A meeting held at the Town Hall, Bootle in May 2007 indicated the project would cost approximately £22.4m, with the new higher capacity Litherland High School operating from 1 September 2009. All pupils at Bootle High School were assigned to the new Litherland High School in 2009.

==Notable former pupils==
===Bootle Grammar School===
- Walter Anderson, General Secretary from 1957 to 1973 of NALGO
- George Davies, clothes designer and creator of George at Asda in 1990 and Next plc in 1981
- Alan Grey OBE, Ambassador to Gabon from 1982 to 1984
- Very Rev Rudolph Henderson Howat, Diocese of Brechin from 1957 to 1964
- Graham Karran, Chief Fire Officer from 1980 to 1983 of Derbyshire Fire Service and from 1983 to 1990 of West Yorkshire Fire Service
- Gordon Redding
- Alan Simpson, Labour MP from 1992 to 2010 for Nottingham South, President of the Student Union from 1969 to 1970 of Trent Polytechnic
- Matt Simpson (poet)
- Hugh O'Hanlon, worked at CERN in Switzerland, part of the nuclear engineering development team of the Hadron Collider.
- Sir Kenneth Thompson, 1st Baronet, Conservative MP from 1950 to 1964 for Liverpool Walton, and chairman from 1977 to 1981 of Merseyside County Council
- Mike Wharton, Leader of Halton Council (2021–Present), and Deputy Mayor of the Liverpool City Region (2024–Present)

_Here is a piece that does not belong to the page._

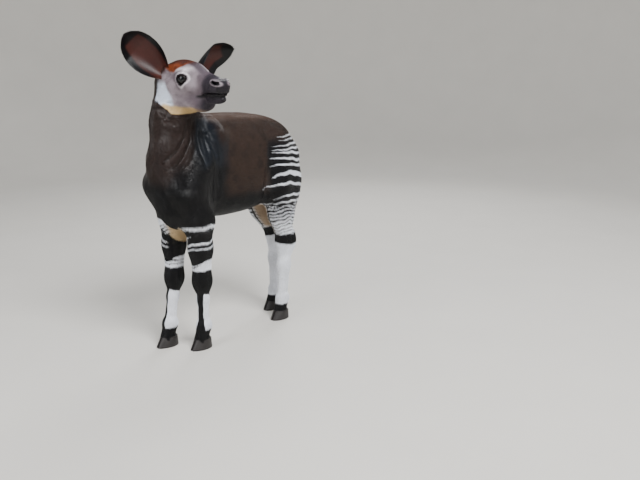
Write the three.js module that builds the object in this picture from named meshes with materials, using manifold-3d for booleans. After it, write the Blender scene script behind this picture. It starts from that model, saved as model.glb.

- Prof Dr Ing Frank Walsh, Professor in Electrochemical Engineering at several UK and overseas universities, 1990–2020, including Southampton; Head of Chemical Engineering at Bath University; Head of Chemistry, Physics & Radiography at Portsmouth University; Director of Business Development at Portsmouth University; Director of Research Institute for Industry, Southampton University. Emeritus Professor of Electrochemical Engineering, University of Southampton, 2020-.